All in all, Treasure Adventure World doesn't betray its heritage. It's a little bit better-balanced and noticeably easier than TAG was (NG+ seems more like how tough it used to be), has added and touched-up gameplay and environments, new graphics, less bugs and so won't leave any fans of the genre cold. One thumb and a hook-hand up for this obvious Top Dog that's also playable in German and Russian after the most recent update!
TIWIKs: Things I Wish I'd Known
Reviewed by: LotBlind
- In some areas, most notably the city, you will want to visit everywhere both in the daytime and the nighttime or you can easily miss certain NPCs if you don't.

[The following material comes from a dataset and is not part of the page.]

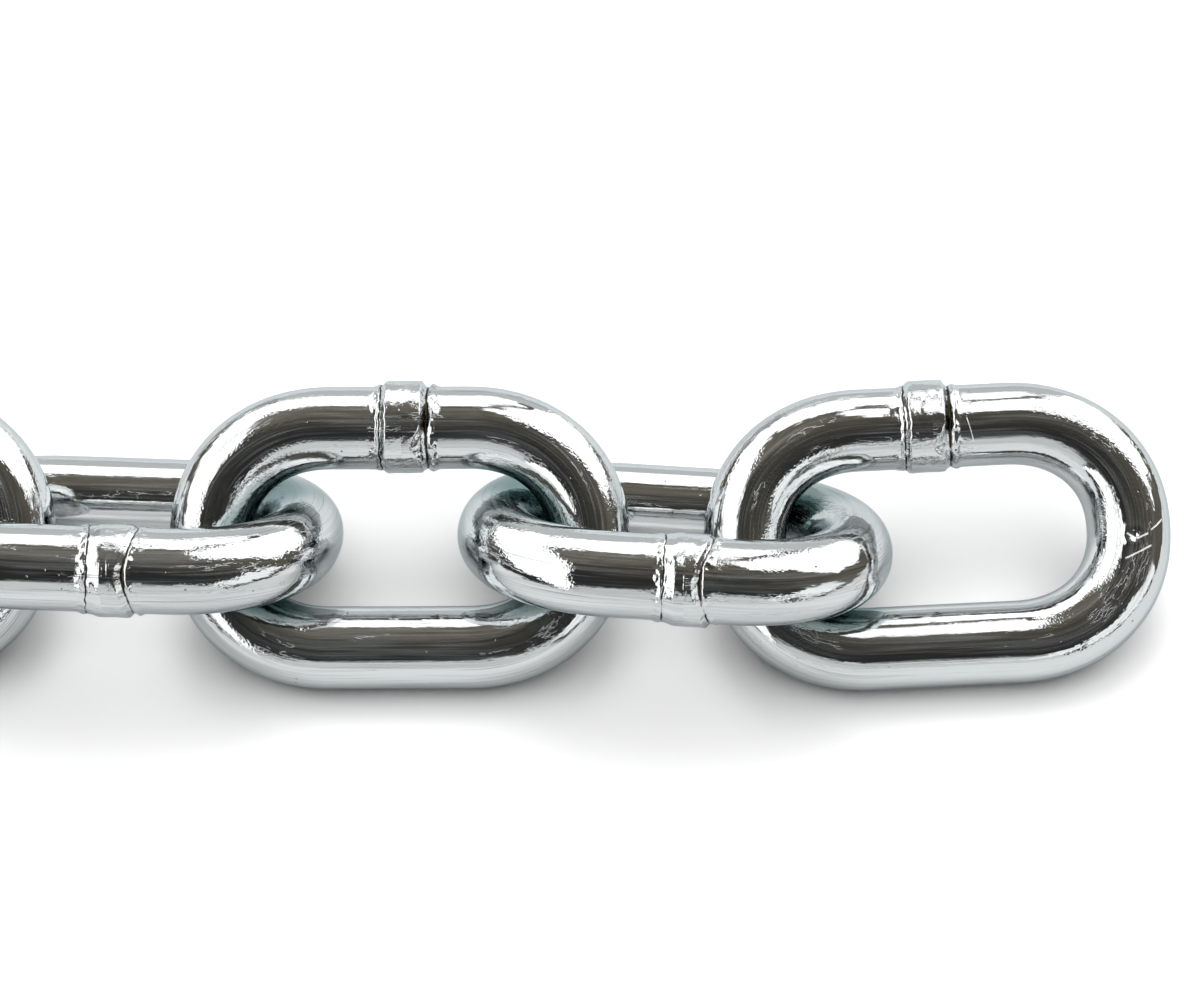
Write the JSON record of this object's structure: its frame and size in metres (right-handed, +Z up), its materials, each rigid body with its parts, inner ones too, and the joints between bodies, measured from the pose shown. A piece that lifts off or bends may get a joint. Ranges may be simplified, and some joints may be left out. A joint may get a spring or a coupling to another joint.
{
  "type": "steel chain",
  "caption": "Length of welded steel chain with oval links, zinc plated, lying straight, each link leaning against the next.",
  "frame": {"origin": "middle of the chain, on the surface that it lies on", "axes": "+X along the chain towards its free right end, +Z up"},
  "size_m": [0.3292, 0.0346, 0.0262],
  "materials": {
    "zinc_plate": "bright zinc plate over drawn steel bar, fine draw lines along the bar, bright flash at the welds"
  },
  "bodies": {
    "link_1": {"link_1": "zinc_plate"},
    "link_2": {"link_2": "zinc_plate"},
    "link_3": {"link_3": "zinc_plate"},
    "link_4": {"link_4": "zinc_plate"},
    "link_5": {"link_5": "zinc_plate"},
    "link_6": {"link_6": "zinc_plate"},
    "link_7": {"link_7": "zinc_plate"},
    "link_8": {"link_8": "zinc_plate"},
    "link_9": {"link_9": "zinc_plate"}
  },
  "joints": [
    {"name": "link_2_swing", "type": "hinge", "parent": "link_1", "child": "link_2", "pos_m": [-0.1129, 0.00002, 0.01276], "axis": [0, 0.5878, 0.809], "range_deg": [-90, 90]},
    {"name": "link_3_swing", "type": "hinge", "parent": "link_2", "child": "link_3", "pos_m": [-0.0782, 0.00002, 0.01276], "axis": [0, -0.5878, 0.809], "range_deg": [-90, 90]},
    {"name": "link_4_swing", "type": "hinge", "parent": "link_3", "child": "link_4", "pos_m": [-0.0435, 0.00002, 0.01276], "axis": [0, -0.5878, -0.809], "range_deg": [-90, 90]},
    {"name": "link_5_swing", "type": "hinge", "parent": "link_4", "child": "link_5", "pos_m": [-0.0088, 0.00002, 0.01276], "axis": [0, 0.5878, -0.809], "range_deg": [-90, 90]},
    {"name": "link_6_swing", "type": "hinge", "parent": "link_5", "child": "link_6", "pos_m": [0.02591, 0.00097, 0.01276], "axis": [0.0246, 0.5873, 0.809], "range_deg": [-90, 90]},
    {"name": "link_7_swing", "type": "hinge", "parent": "link_6", "child": "link_7", "pos_m": [0.0606, -0.00044, 0.01276], "axis": [0.0031, -0.5878, 0.809], "range_deg": [-90, 90]},
    {"name": "link_8_swing", "type": "hinge", "parent": "link_7", "child": "link_8", "pos_m": [0.09533, -0.00009, 0.01276], "axis": [-0.0441, -0.5861, -0.809], "range_deg": [-90, 90]},
    {"name": "link_9_swing", "type": "hinge", "parent": "link_8", "child": "link_9", "pos_m": [0.12502, -0.00023, 0.012], "axis": [-0.0305, 0.529, -0.848], "range_deg": [-90, 90]}
  ]
}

- The chests are not a part of the 100% requirements: if you're missing something, it's probably either a diary page or a side quest, or talking to one of the cats. Also make sure to buy everything, including something you can only get on Somora after solving the quest. The Firefly Quest's solution is simpler than you're thinking.
- You'll only need around 15 lockpicks so don't buy more than that.
- A charged attack will not just deal more damage (only way to hurt some enemies), it also has a little bit more reach, including vertically. Also don't forget that the super jump is also an attack (useful in some fights!).
- While I played it on keyboard, apparently a controller might work even better.
- Make sure to check out the included instruction booklet before you start playing if you'd like a few preliminary hints.